Another consideration is the extraordinary hyper-sensitivity of the Moscow authorities to any serious discussion of the Dubrovka mystery–including the mysterious deaths, beatings and arrests of several dissident Russians who have seriously tried to investigate it. We have seen not only the trumped-up prosecution of dissident lawyer Mikhail Trepashkin, but also apparently deliberate attempts to suppress evidence that he wanted to share with the authorities about suspicious Chechens such as Abubakar. This of course reinforces the likelihood that Abubakar was an FSB or GRU agent. Also continuing to strain credibility is the claim of the Russian authorities that every single one of the hostage takers had to be killed, that none of them were captured or could have been captured alive, even though at least some had been disabled and presented no immediate danger. As with the 1999 bombings, the authorities seem to have taken special pains to make it hard to uncover the full truth.
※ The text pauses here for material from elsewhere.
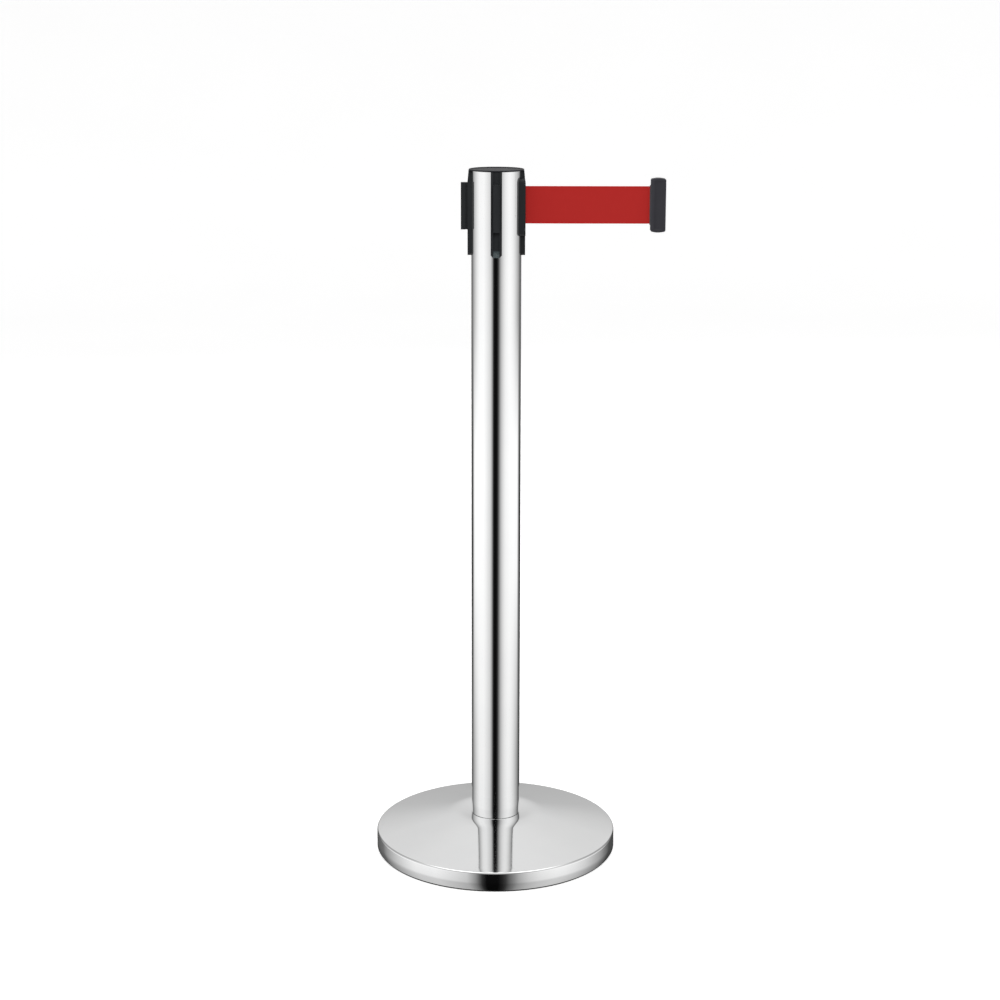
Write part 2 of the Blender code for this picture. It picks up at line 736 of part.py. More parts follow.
def clip_outline():
    """The clip seen from the front: straight sides and slightly domed ends."""
    inner, outer = CLIP_X + CLIP_LIP, CLIP_X + CLIP_LENGTH
    half_width = (outer - inner) / 2
    radius = (half_width**2 + CLIP_DOME**2) / (2 * CLIP_DOME)
    spread = math.degrees(math.asin(half_width / radius))
    centre_x, centre_z = inner + half_width, CLIP_HALF_HEIGHT + CLIP_DOME - radius
    upper = arc((centre_x, BELT_Z + centre_z), radius, 90 - spread, 90 + spread, 7)
    lower = arc((centre_x, BELT_Z - centre_z), radius, 270 - spread, 270 + spread, 7)
    return upper + lower


def clip_cutters():
    """The belt's pocket and slit, and the channel and mouth that take a receiver's rail from below."""
    open_low = BELT_Z - CLIP_HALF_HEIGHT - 0.006
    inside = CLIP_HALF_DEPTH - CLIP_WALL
    half_pocket, half_slit = BELT_WIDTH / 2 + 0.0025, BELT_WIDTH / 2 + 0.0006
    slit_half = BELT_THICK / 2 + GAP
    pocket_low = (CLIP_X + POCKET_X[0], -inside, BELT_Z - half_pocket)
    channel_low = (CLIP_X + CHANNEL_X[0], -inside, open_low)
    mouth_low = (CLIP_X + CHANNEL_X[1] - 0.0005, -MOUTH_HALF, open_low)
    slit_low = (CLIP_X - 0.001, -slit_half, BELT_Z - half_slit)
    tools = [
        box("clip_pocket", pocket_low, (CLIP_X + POCKET_X[1], inside, BELT_Z + half_pocket)),
        box("clip_channel", channel_low, (CLIP_X + CHANNEL_X[1], inside, BELT_Z + CHANNEL_TOP)),
        box("clip_mouth", mouth_low, (CLIP_X + CLIP_LENGTH + 0.001, MOUTH_HALF, BELT_Z + CHANNEL_TOP)),
        box("clip_slit", slit_low, (CLIP_X + POCKET_X[0] + 0.0004, slit_half, BELT_Z + half_slit)),
    ]
    for name, z in (("low", BELT_Z - CLIP_SCREW_Z), ("high", BELT_Z + CLIP_SCREW_Z)):
        x = CLIP_X + CLIP_SCREW_X
        tools.append(cylinder("clip_hole_" + name, 0.0012, (x, -0.0047, z), (x, 0.010, z), None, TINY))
        tools.append(cylinder("clip_bore_" + name, 0.0024, (x, 0.0046, z), (x, 0.010, z), None, TINY))
    return tools


def clip():
    tools = clip_cutters()
    flare_half = BELT_WIDTH / 2 + 0.0014
    for name, side in (("clip_front_shell", -1), ("clip_rear_shell", 1)):
        near, far = sorted((side * GAP / 2, side * CLIP_HALF_DEPTH))
        shell = prism(name, clip_outline(), near, far, "Y", GREY_PLASTIC)
        bevelled(shell, CLIP_EDGE)
        flare_near, flare_far = sorted((side * GAP / 2, side * CLIP_LIP_HALF))
        flare_low = (CLIP_X, flare_near, BELT_Z - flare_half)
        flare_high = (CLIP_X + CLIP_LIP + 0.001, flare_far, BELT_Z + flare_half)
        cut(join(shell, box(name + "_flare", flare_low, flare_high)), *tools)
    x, reach = CLIP_X + CLIP_PIN_X, BELT_WIDTH / 2 + 0.0022
    cylinder("clip_belt_pin", CLIP_PIN_RADIUS, (x, 0, BELT_Z - reach), (x, 0, BELT_Z + reach), ZINC_STEEL)
    for number, z in enumerate((BELT_Z - CLIP_SCREW_Z, BELT_Z + CLIP_SCREW_Z), 1):
        x, seat = CLIP_X + CLIP_SCREW_X, 0.0046 + GAP
        screw(f"clip_screw_{number}", (x, seat, z), (x, -0.0044, z), 0.0021, 0.0012, 0.0009)


# Assembly -----------------------------------------------------------------------------------------


def carry(axis_name, location, names):
    """Hangs the pieces that move together on an empty that stands on their joint's axis."""
    empty = bpy.data.objects.new(axis_name, None)
    empty.location = location
    PARTS.objects.link(empty)
    bpy.context.view_layer.update()
    for name in names:
        piece = bpy.data.objects[name]
        piece.parent = empty
        piece.matrix_parent_inverse = empty.matrix_world.inverted()


def build():
    floor_pad()
    base_weight()
    base_bolt()
    base_cover()
    post()
    head_core()
    top_cap()
    receivers()
    belt_outlet()
    cassette()
    arbor()
    spool_bushes()
    spool()
    spring_drum()
    belt()
    clip()
    spool_pieces = ["belt_spool", "spool_top_flange", "spring_drum_cover", "belt_inner_pin", "belt_coil"]
    spool_pieces += [f"spool_flange_screw_{number}" for number in (1, 2, 3)]
    spool_pieces += ["spool_bush_lower", "spool_bush_upper"]
    carry("spool_axis", (0, 0, BELT_Z), spool_pieces)
    clip_pieces = ["clip_front_shell", "clip_rear_shell", "clip_belt_pin", "clip_screw_1", "clip_screw_2"]
    carry("belt_pull_axis", (CLIP_X, 0, BELT_Z), clip_pieces + ["belt_strip"])


build()
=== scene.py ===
import json
import math

import bmesh
import bpy
from mathutils import Matrix, Vector


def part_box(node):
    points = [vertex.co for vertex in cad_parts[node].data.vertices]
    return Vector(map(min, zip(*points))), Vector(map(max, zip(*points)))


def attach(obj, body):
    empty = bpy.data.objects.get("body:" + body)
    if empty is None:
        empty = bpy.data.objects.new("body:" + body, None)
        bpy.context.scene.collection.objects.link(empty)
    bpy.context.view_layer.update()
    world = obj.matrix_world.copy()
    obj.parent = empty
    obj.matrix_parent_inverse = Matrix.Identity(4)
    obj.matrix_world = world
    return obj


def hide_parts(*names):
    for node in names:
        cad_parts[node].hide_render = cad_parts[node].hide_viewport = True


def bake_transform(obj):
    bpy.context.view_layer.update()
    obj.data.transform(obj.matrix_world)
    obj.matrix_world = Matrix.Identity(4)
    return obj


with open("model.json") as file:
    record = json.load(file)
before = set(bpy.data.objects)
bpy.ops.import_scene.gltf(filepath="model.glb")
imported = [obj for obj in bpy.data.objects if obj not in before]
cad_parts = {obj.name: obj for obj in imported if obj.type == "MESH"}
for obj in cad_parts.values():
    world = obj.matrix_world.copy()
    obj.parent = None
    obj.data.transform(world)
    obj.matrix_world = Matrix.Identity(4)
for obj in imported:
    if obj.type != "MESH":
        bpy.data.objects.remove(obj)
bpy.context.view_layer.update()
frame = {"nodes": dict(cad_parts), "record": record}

# The looks of a retractable belt stanchion, in metres with +Z up. The belt leaves the head along +X.
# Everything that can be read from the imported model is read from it. What follows is fine shape only.

GAP = 0.0003
WELD = 1e-6
ROUND = 256  # sides of a large polished piece
SMALL_ROUND = 48
SHARP = math.radians(32)

# Base cover
SHEET = 0.0012
RIM_ROUND = 0.003
RIM_TOP = 0.0262
SKIRT_LINE = 0.010  # height of a line of points round the skirt
HEM = 0.0004
FOOT_RING = 0.0006  # from the post's surface to the nearest points of the cover
DOME_SLOPE = 0.22
DISH_SLOPE = 0.09  # down from the crest to the post's foot
CREST_IN = 0.040
CREST_OUT = 0.066
BOLT_HOLE = 0.0075

# Slots of the post, and the bottom corners of the strips that fill them
SLOT_HALF = 0.0070
SLOT_CHAMFER = 0.0028
PAST = 0.001  # how far a cutter reaches past what it cuts

# The slope at the foot of a receiver's groove, which gets a painted highlight
RAMP_HEIGHT = 0.009
RAMP_SLOPES = (0.2, 0.7)  # of its normal along Z
RAMP_AREA = 0.00001

# Belt
WARP_RIBS = 44
WARP_RELIEF = 0.00007
SELVAGE = 0.0014
LOOP_RADIUS = 0.0022  # of the belt's end round its pin
TURN_X = 0.031  # where the belt turns into the outlet
TURN_REACH = 0.0022  # length of the turn on each side
LEAD_STEPS, TURN_STEPS, LOOP_STEPS = 8, 6, 24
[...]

It is crucial to keep in mind that Dunlop does NOT claim that the Russian security agencies were in total control of the Dubrovka drama, but that they simply dictated every move in a scenario that unfolded precisely according their prearranged script. What happened, in his view, was not a fully successful conspiracy either by the Russian siloviki or by Basaev’s people. The latter seem to have “outplayed” the siloviki in a game of chess, as Dunlop puts it–but the siloviki and Putin nevertheless ended up gaining enormously from the way that game actually ended. Thus the final result differed from what any of the competing parties originally intended, as is usually the case in war and politics.

Though much of the Dubrovka incident remains opaque, the idea that it was a purely Chechen enterprise with no involvement whatsoever by the Russian authorities requires that we ignore major pieces of the factual record. That idea is therefore inherently less plausible than Dunlop’s explanation.